Think of it as a covered call coupled with a long put. Here’s how it works:
- Long Stock (at least 100 shares)
- Sell call option to finance the purchase of the protective put
- Buy put option to hedge downside risk.
*Collar Option Strategy: long stock + out-of-the-money long put + out-of-the-money short call
That’s right, you read bullet point “3” correctly. You can actually finance most of your protection, so the cost of a collar is limited, if not free. Again, this is why intelligent investors and professional traders use collars habitually.
I’m going to use the heavily traded SPDR S&P 500 ETF (SPY) for my example. You could use collars on any stock or ETF that resides in your portfolio and, of course, offers liquid options.
Let’s say we own 100 shares of SPY and would like to protect our return going forward. We still want to hold the ETF and participate in further upside. But we also realize that SPY has had an incredible run and want some downside protection, specifically over the short to intermediate-term.
1. With SPY currently trading for 427.89, we want to sell an out-of-the-money call as our first step in using a collar option strategy. I typically look for a call that has roughly 30-65 days left until expiration. So, to keep things simple, I am going with the October 21, 2022 options that are due to expire in 64 days.
I don’t want to sell calls that are too far out-of-the-money because I want to bring in a decent amount of premium to cover most, if not all, of the protective put I’m going to buy.
As a result, I try to sell a call with a delta somewhere around 0.20 to 0.45.. The SPY 440 October call option with a delta of 0.36 fits the bill. We can sell the 440 call option in October for $7.40, or $740 per call. We can now use the $740 from the call sold to help finance the put contract needed to achieve our goal of protecting returns.
2. The next and final step is to find an appropriate protective put to purchase. There are many different ways to approach this step, mostly centered around which expiration cycle to use. Should we go out 30 days in expiration? 60 days? 120 days? It really is up to you to decide.
I prefer to go out as far as I can without paying too much for my protective put.
I’m going to go out to the December 16 expiration cycle with 119 days left until expiration. This allows me to sell even more premium after my October 440 calls expire, thereby lowering the cost of our puts even further. I would say that we could most likely bring in conservatively speaking $12.00 worth of call premium, if not more.
Knowing that I can bring in roughly that amount in call premium by December expiration, I plan on buying the 405 puts for roughly $12.30, or $1,230 per put contract.
This means that almost the entire cost of the December 405 puts will be covered by selling the our October 440 calls and, once they expire, selling more calls for the December expiration cycle. Essentially, it’s free insurance if SPY falls below the 405 strike prior to December expiration in 119 days.
As it stands our upside return is limited to 440 over the next 64 days. So if SPY pushes above 440 per share at October expiration, our stock would be called away.

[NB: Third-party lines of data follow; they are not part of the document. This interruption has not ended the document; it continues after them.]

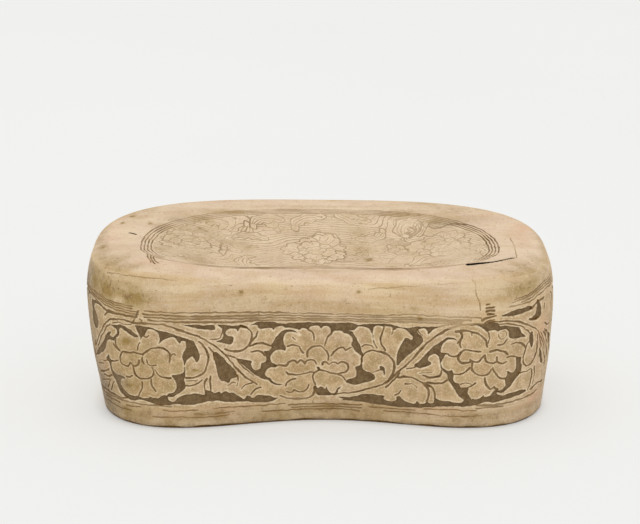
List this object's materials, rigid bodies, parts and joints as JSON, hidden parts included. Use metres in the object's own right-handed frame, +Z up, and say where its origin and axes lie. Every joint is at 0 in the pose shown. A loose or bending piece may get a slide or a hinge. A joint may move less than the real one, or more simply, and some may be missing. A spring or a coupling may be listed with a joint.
{
  "type": "ceramic pillow",
  "caption": "Bean-shaped hollow stoneware headrest with a dished, sloping top and a carved slip scroll of peonies around its wall.",
  "frame": {"origin": "centre of the bounding box in plan, on the plane the base rests on", "axes": "+X along the length toward the viewer's right, -Y toward the waisted front, +Z up out of the base"},
  "size_m": [0.3003, 0.1812, 0.1106],
  "materials": {
    "stoneware": "matt fired clay, dull brown where the slip is cut away",
    "slip": "thin matt slip, worn pale buff with tan stains"
  },
  "bodies": {
    "root": {"base_slab": "stoneware", "front_wall": "stoneware", "back_wall": "stoneware", "headrest_slab": "stoneware", "base_luting_coil": "stoneware", "headrest_luting_coil": "stoneware", "seam_coil_left": "stoneware", "seam_coil_right": "stoneware", "headrest_slip": "slip", "shoulder_slip_band": "slip", "foot_slip_band": "slip", "peony_relief_front_left": "slip", "leaf_relief_front_left": "slip", "peony_relief_front_middle": "slip", "leaf_relief_front_middle": "slip", "peony_relief_front_right": "slip", "leaf_relief_front_right": "slip", "peony_relief_end_right": "slip", "leaf_relief_end_right": "slip", "peony_relief_back_right": "slip", "leaf_relief_back_right": "slip", "peony_relief_back_middle": "slip", "leaf_relief_back_middle": "slip", "peony_relief_back_left": "slip", "leaf_relief_back_left": "slip", "peony_relief_end_left": "slip", "leaf_relief_end_left": "slip"}
  },
  "joints": []
}
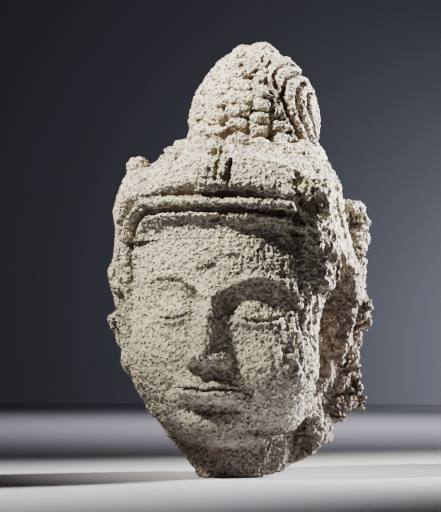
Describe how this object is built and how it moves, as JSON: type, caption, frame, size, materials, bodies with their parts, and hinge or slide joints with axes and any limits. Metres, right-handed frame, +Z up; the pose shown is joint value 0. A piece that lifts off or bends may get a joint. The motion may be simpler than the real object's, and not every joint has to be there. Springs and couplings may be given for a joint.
{
  "type": "stone head of a bodhisattva",
  "caption": "Broken-off head of a bodhisattva in carved volcanic stone, with a diadem band and a tall knot of plaited hair, standing on the flat of its broken neck.",
  "frame": {"origin": "middle of the flat place under the broken neck that the head stands on", "axes": "+Z up through the knot of hair, -Y towards the front of the face, +X towards the head's own left"},
  "size_m": [0.1993, 0.2123, 0.3327],
  "materials": {
    "volcanic_stone": "weathered, matt, open-pored grey-brown andesite"
  },
  "bodies": {
    "root": {"stone_head": "volcanic_stone"}
  },
  "joints": []
}
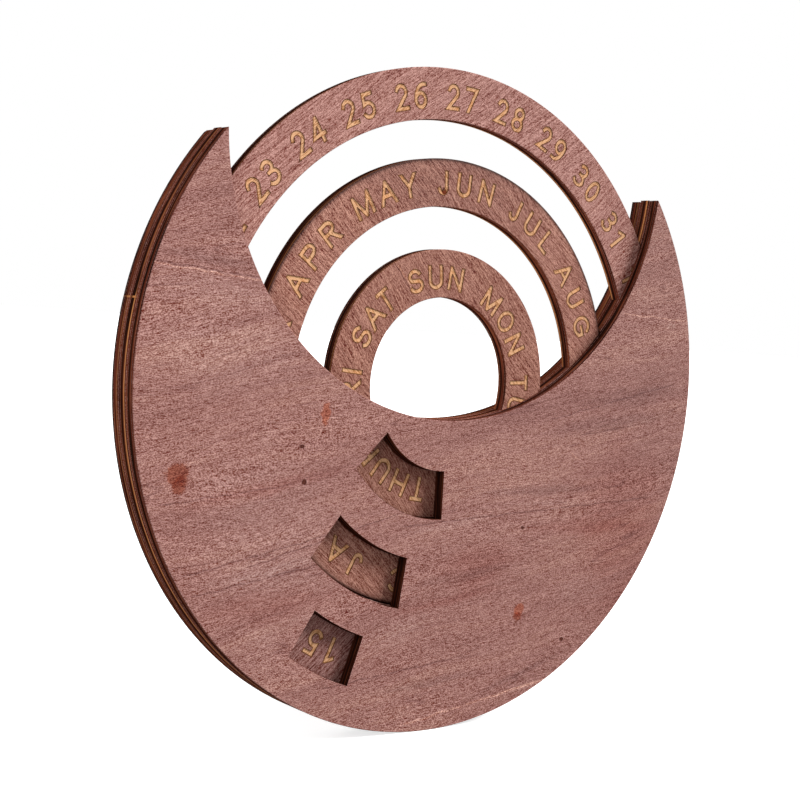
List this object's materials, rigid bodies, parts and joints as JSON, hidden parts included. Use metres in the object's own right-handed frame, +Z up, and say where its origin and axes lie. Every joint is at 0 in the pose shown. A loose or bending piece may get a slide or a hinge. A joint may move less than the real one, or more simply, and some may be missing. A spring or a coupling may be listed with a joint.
{
  "type": "perpetual desk calendar",
  "caption": "Perpetual desk calendar of laser-cut plywood: date, month and weekday rings turn between two crescent plates and are read through windows.",
  "frame": {"origin": "on the desk, below the disc's centre and midway in its thickness", "axes": "+X to the right seen from the front, +Y from the front plate to the back plate, +Z up"},
  "size_m": [0.15, 0.0086, 0.1422],
  "materials": {
    "plate_wood": "stained plywood, matt",
    "spacer_wood": "plywood with laser-burnt edges, matt",
    "ring_wood": "stained plywood with lettering engraved to bare wood, matt"
  },
  "bodies": {
    "body": {"front_plate": "plate_wood", "back_plate": "plate_wood", "outer_spacer": "spacer_wood", "date_month_spacer": "spacer_wood", "month_weekday_spacer": "spacer_wood", "hub": "spacer_wood"},
    "date_ring": {"date_ring": "ring_wood"},
    "month_ring": {"month_ring": "ring_wood"},
    "weekday_ring": {"weekday_ring": "ring_wood"}
  },
  "joints": [
    {"name": "date_turn", "type": "hinge", "parent": "body", "child": "date_ring", "pos_m": [0, 0, 0.075], "axis": [0, -1, 0], "continuous": true},
    {"name": "month_turn", "type": "hinge", "parent": "body", "child": "month_ring", "pos_m": [0, 0, 0.075], "axis": [0, -1, 0], "continuous": true},
    {"name": "weekday_turn", "type": "hinge", "parent": "body", "child": "weekday_ring", "pos_m": [0, 0, 0.075], "axis": [0, -1, 0], "continuous": true}
  ]
}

Basically, you would lock in any capital gains up to the price of 440. With SPY currently trading for roughly 428 (as of this writing), you would tack on an additional $12, or 2.8%, to your overall return.
But the key reason to use the strategy is not about making additional returns, it’s about protecting profits. And through using a collar option strategy, in this instance you are protected if SPY falls 5.3%, or below 405 (where we purchased our put option). Given that the low set two months ago in SPY was 362, this could be a viable play if protecting your capital is a priority. And remember, there are many ways to use the strategy.
Collars limit your risk at an incredibly low cost and allow you to participate in further, albeit limited, upside profit potential. I’m certain you won’t regret adding this easy yet effective options strategy to your investment tool belt, especially if you think there is potential for some downside as we move towards the end of the calendar year.